Somehow or other, it came just the same!
Happily packing his loot, the Grinch goes three thousand feet up the side of ‘Mt. Crumpit’. He rode sheepishly dreaming and humming of the bewilderedness’ that would appear in the face and eyes of the Whos. He was expecting them to be shocked the moment they realized that their how is looted and they will cry over it. Unexpectedly when he was waiting to hear the cry of sorrow, he heard a sound of merry. Every ‘Who’ in Whoville ‘the tall and the small’ was singing. The Grinch did not understand that he cannot steal the happiness that comes from within but material things only. Finally, it is time for anti-climax, and the Grinch did not stop Christmas from coming as planned.
Lines 124 – 137
And the Grinch, with his grinch-feet ice-cold in the snow,
( . . . )
And he, HE HIMSELF! The Grinch carved the roast beast!

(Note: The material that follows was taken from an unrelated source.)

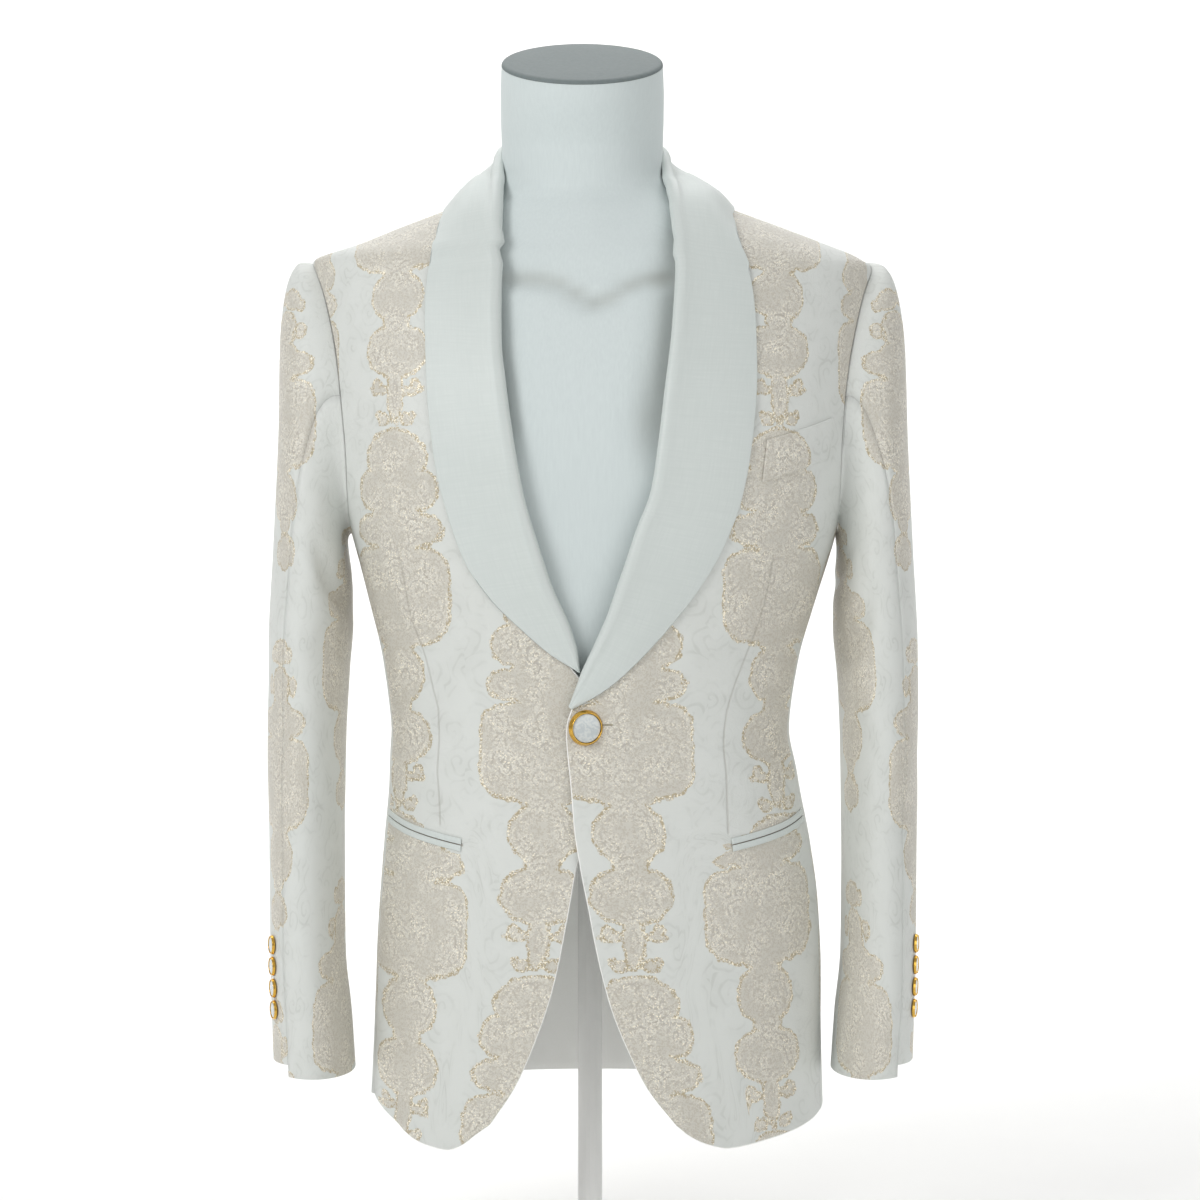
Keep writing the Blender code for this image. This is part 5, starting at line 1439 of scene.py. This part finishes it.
makeForm()
for node in ("stand_base", "stand_pole"):
    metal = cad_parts[node]
    metal.data.materials.clear()
    metal.data.materials.append(finishes["white_paint"])
print("form and stand made")

stage = {
    "front": -3.4, "back": 3.2, "height": 4.0, "bend": 0.9, "width": 10.0, "segments": 12,
    "daylight": 0.42,
}


def makeStage():
    # a pale paper sweep: a floor drawn up at the back, and its fold bent round
    bpy.ops.mesh.primitive_plane_add(size=1.0, calc_uvs=False)
    sweep = bpy.context.object
    bpy.ops.object.mode_set(mode="EDIT")
    bpy.ops.transform.resize(value=(stage["width"], stage["back"] - stage["front"], 1))
    bpy.ops.transform.translate(value=(0, (stage["back"] + stage["front"]) / 2, 0))
    for lift, bend in ((stage["height"], 0), (0, stage["bend"])):
        # the edge along the back at floor level
        bpy.ops.object.mode_set(mode="OBJECT")
        for part in (sweep.data.polygons, sweep.data.edges, sweep.data.vertices):
            part.foreach_set("select", [False] * len(part))
        for edge in sweep.data.edges:
            ends = [sweep.data.vertices[k].co for k in edge.vertices]
            edge.select = all(end.y > stage["back"] - 0.01 and end.z < 0.01 for end in ends)
        bpy.ops.object.mode_set(mode="EDIT")
        bpy.ops.mesh.select_mode(type="EDGE")
        if lift:
            bpy.ops.mesh.extrude_region_move(TRANSFORM_OT_translate={"value": (0, 0, lift)})
        else:
            bpy.ops.mesh.bevel(offset=bend, segments=stage["segments"], affect="EDGES")
    bpy.ops.object.mode_set(mode="OBJECT")
    sweep.name = "paper_sweep_real"
    sweep.data.materials.append(finishes["paper"])
    sweep.data.shade_smooth()


lights = [
    # name, place, aim, size, power
    ("key", (-2.2, -2.3, 2.0), (0, 0, 0.60), 1.3, 46.0),
    ("fill", (2.0, -2.6, 1.0), (0, 0, 0.55), 2.2, 21.0),
    ("top", (0.0, 0.2, 3.2), (0, 0, 0.6), 2.0, 5.0),
    ("backdrop", (0.0, 1.6, 3.0), (0, 3.2, 1.0), 3.0, 80.0),
]


def makeLights():
    for name, place, aim, size, power in lights:
        bpy.ops.object.light_add(type="AREA", location=place)
        light = bpy.context.object
        light.name = name
        light.data.size = size
        light.data.energy = power
        light.rotation_euler = (Vector(aim) - Vector(place)).to_track_quat("-Z", "Y").to_euler()
    world = bpy.data.worlds.new("studio")
    world.use_nodes = True
    sky = world.node_tree.nodes["Background"].inputs
    sky["Color"].default_value = hexColour("#FFFFFF")
    sky["Strength"].default_value = stage["daylight"]
    bpy.context.scene.world = world


makeStage()
makeLights()
print("stage and lights made")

The concluding part of the poem “How the Grinch stole Christmas” has a twist and reversal in the story. The Grinch stood rooted to the place puzzling over what was happening down there in the village. He was racking its mind over the arrival of Christmas without the ribbons, tags, and packages. That is when it fell on him that Christmas doesn’t come from any store and it is a little more than that. What happened after that is a legend in the Whoville. Whos in Whoville believed that his heart grew three sizes bigger that day. He brought back all the things he has taken away and joined them in the celebration. The highlight of all, he carved the roast beast of Christmas himself.
About Dr. Seuss
Dr. Seuss, pseudonym of Theodor Seuss Geisel, is a well known American writer and illustrator of immensely popular children’s books. His works are noted for their playful rhymes and unusual creatures. Throughout his career, he has published over 60 books. ‘The Cat in the Hat‘ and ‘Green Eggs and Ham‘ were among his most famous works. Geisel won numerous awards for his work which includes the 1984 Pulitzer Prize.